Based on ASX’ internal data, roughly only 25% of its tech companies were profitable at the time of their IPO from 2014 to 2017.
Xero Ltd, for example, a New Zealand-listed company that got dual-listed on the ASX in late 2012 — the same year that Facebook Inc got listed — was not profitable at the point of its listing. It started making a profit only this year. It also moved to delist from New Zealand this year.
“It was deliberately not making money [as] it was growing very fast. I think, that [Xero’s listing] was a turning point in terms of getting investors thinking about tech companies that are not profitable, but for good reason. But I think there’s also an evolution in thinking that [way], even in the US, because ultimately, you have to get to profit.

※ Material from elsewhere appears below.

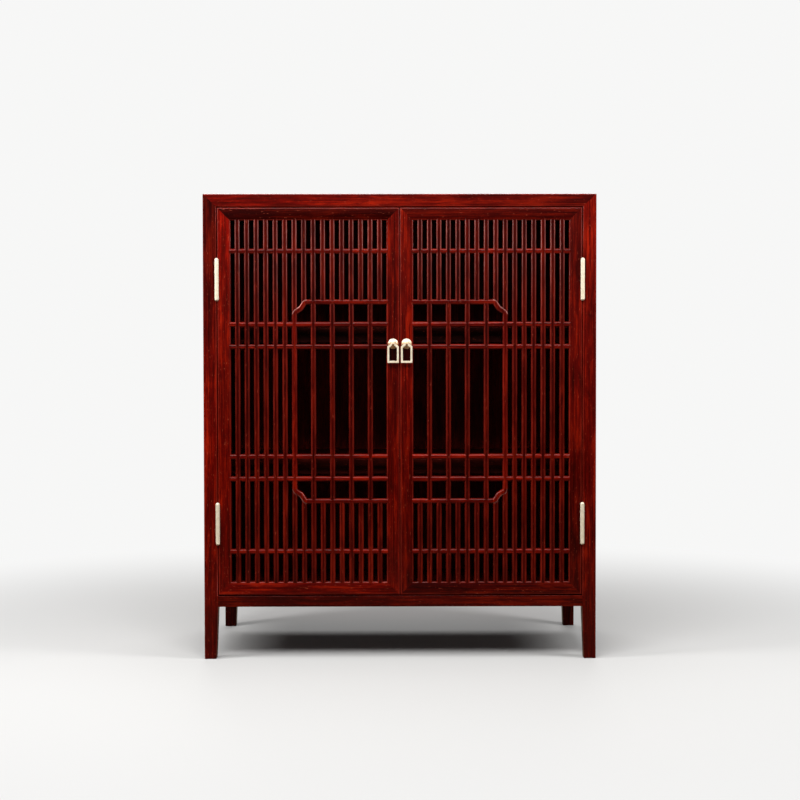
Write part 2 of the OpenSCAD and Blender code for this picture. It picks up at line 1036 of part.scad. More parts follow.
module door_stile(bevel) {
  difference() {
    intersection() {
      translate([0, 0, -half_h])
        linear_extrude(door_h)
          polygon(frame_outline(stile_w, bevel));
      translate([0, -past, 0])
        along_y(door_t + 2 * past)
          polygon([
            [-past, -half_h], [0, -half_h], [stile_w, -open_half_h], [stile_w + past, -open_half_h],
            [stile_w + past, open_half_h], [stile_w, open_half_h], [0, half_h], [-past, half_h]
          ]);
    }
    corner_tenon(glue_gap);
    mirror([0, 0, 1])
      corner_tenon(glue_gap);
  }
}

module hinge_stile(side) {
  color(wood)
    difference() {
      at_door(side)
        difference() {
          door_stile(0);
          row_mortises(all_rows);
        }
      at_hinges(side)
        leaf_pocket();
    }
}

module meeting_stile(side) {
  color(wood)
    at_door(side)
      difference() {
        translate([door_w, 0, 0])
          mirror([1, 0, 0])
            difference() {
              door_stile(back_bevel);
              row_mortises(concat(all_rows, [window_row, -window_row]));
            }
        translate([door_w - stile_w / 2, -past, pull_z])
          rotate([-90, 0, 0])
            cylinder(r = shank_r + shank_gap, h = door_t + 2 * past);
      }
}

module upper_door_rail() {
  difference() {
    union() {
      intersection() {
        along_x(door_w)
          polygon([for (p = frame_outline(door_rail_w, 0)) [p[1], half_h - p[0]]]);
        translate([0, -past, 0])
          along_y(door_t + 2 * past)
            polygon([
              [0, half_h], [0, half_h + past], [door_w, half_h + past], [door_w, half_h],
              [door_w - stile_w, open_half_h], [door_w - stile_w, open_half_h - past],
              [stile_w, open_half_h - past], [stile_w, open_half_h]
            ]);
      }
      corner_tenon(0);
      translate([door_w, 0, 0])
        mirror([1, 0, 0])
          corner_tenon(0);
    }
    upright_mortises();
  }
}

module door_rail(side, top) {
  color(wood)
    at_door(side)
      mirror([0, 0, top ? 0 : 1])
        upper_door_rail();
}

// Hinges

// The pocket and pilot holes that a leaf needs in the wood on the +X side
module leaf_pocket() {
  translate([hinge_gap / 2 - past, 0, -barrel_l / 2 - glue_gap])
    cube([leaf_t + past, pivot_out + leaf_reach + glue_gap, barrel_l + 2 * glue_gap]);
  for (z = [-screw_step, 0, screw_step])
    translate([hinge_gap / 2, screw_y, z])
      rotate([0, 90, 0])
        cylinder(r = screw_r + hinge_pilot_gap, h = leaf_t + screw_l + glue_gap);
}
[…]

Don’t forget that you do have to become profitable after a certain point, so it’s not all about growing user base,” he says.
Tech companies worldwide, including in the US and Australia, have had an amazing run in the stock market, with some critics arguing that valuations have gotten too lofty.
“How long has the bull market got to run, I think, it’s a million-dollar question. We could see them going even higher possibly, but it’s hard to say. Valuations are high, I think it’s fair to say, but are they ridiculous? Probably not. You don’t necessarrily find that all markets are the same in terms of valuations, but I will say, in terms of comparison between ASX and the US, the US is the closest in terms of tech valuations in the public market,” Posnett says.